Community Mobilization Westman has a new chair, who is also working as the organization’s new program co-ordinator.
Jeanine Pelletier took over as chair in November, replacing former chair Mark Sefton.
"The opportunity came up to take on this new role, and I was very honoured and proud to be selected for the position," Pelletier said. "I’m very excited about it."
Community Mobilization Westman brings social service professionals together twice a week to sit at the HUB Table, where they work together evaluating risk and proactively connecting people with appropriate services.
Pelletier joined Community Mobilization Westman almost five years ago as a HUB Table member.
Previously, Pelletier worked with victim services in the north before moving to Brandon, where she ran a visitation program for children to have access to their parents, siblings and family members.
"The good part about this program is we were able to help all children access their parents, so that was something I was really proud of," Pelletier said.
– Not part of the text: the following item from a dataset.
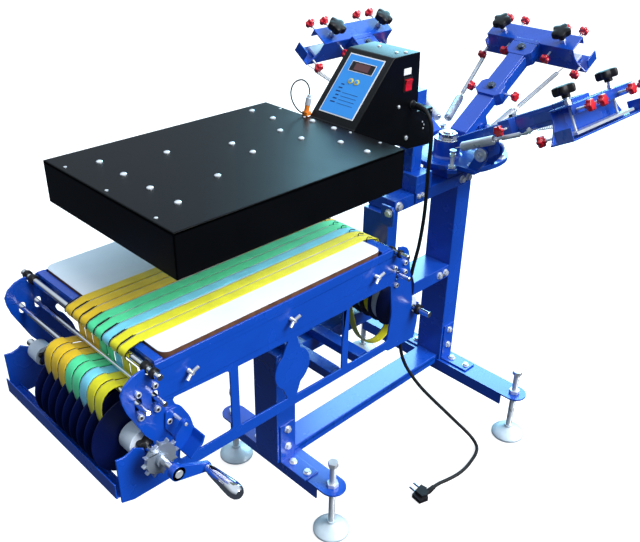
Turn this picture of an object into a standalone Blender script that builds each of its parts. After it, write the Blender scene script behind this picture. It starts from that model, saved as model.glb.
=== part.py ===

If it wasn’t for Brandon Police Service and other key stakeholders sitting at the executive level, Community Mobilization Westman wouldn’t be where it is today, Pelletier said, adding that her goal is to maintain that collaboration.
"When this team gets together and does a door knock or sets up a meeting to give someone the opportunity to take the help we’re offering, it’s amazing what happens," Pelletier said. "I have a lot of positive stories, and the team we have is amazing."
Pelletier’s additional role as program co-ordinator was made possible by the $80,000 grant Community Mobilization Westman received last year from the provincial government.
The grant also allowed Community Mobilization Westman to secure office space and start working toward a second path for Community Mobilization.
"Right now we are risk-driven and work with people who are determined to be at acutely-elevated risk. Once they are connected to services, the case is closed by Community Mobilization," police Chief Wayne Balcaen said. "We want to give a second stream where there can be some follow-up. ... It will increase our capacity to do some secondary assistance with individuals in need in our community. Right now ... there’s no follow-up mechanism. This will allow us to have that direct interaction with clients afterward, to have a follow-up piece and ensure they’re still getting their needs met in the community."
"Basically what that means is they will be getting long-term support after the fact, which is amazing for our clients and our community," Pelletier added. "It’s the logical next step."
Pelletier said she is thankful to have so many people sitting at the table who are dedicated to the community and grateful for the work Sefton did as chair.
"We’re very grateful for what he has done for his community," Pelletier said. "And he volunteered for this, so that speaks volumes."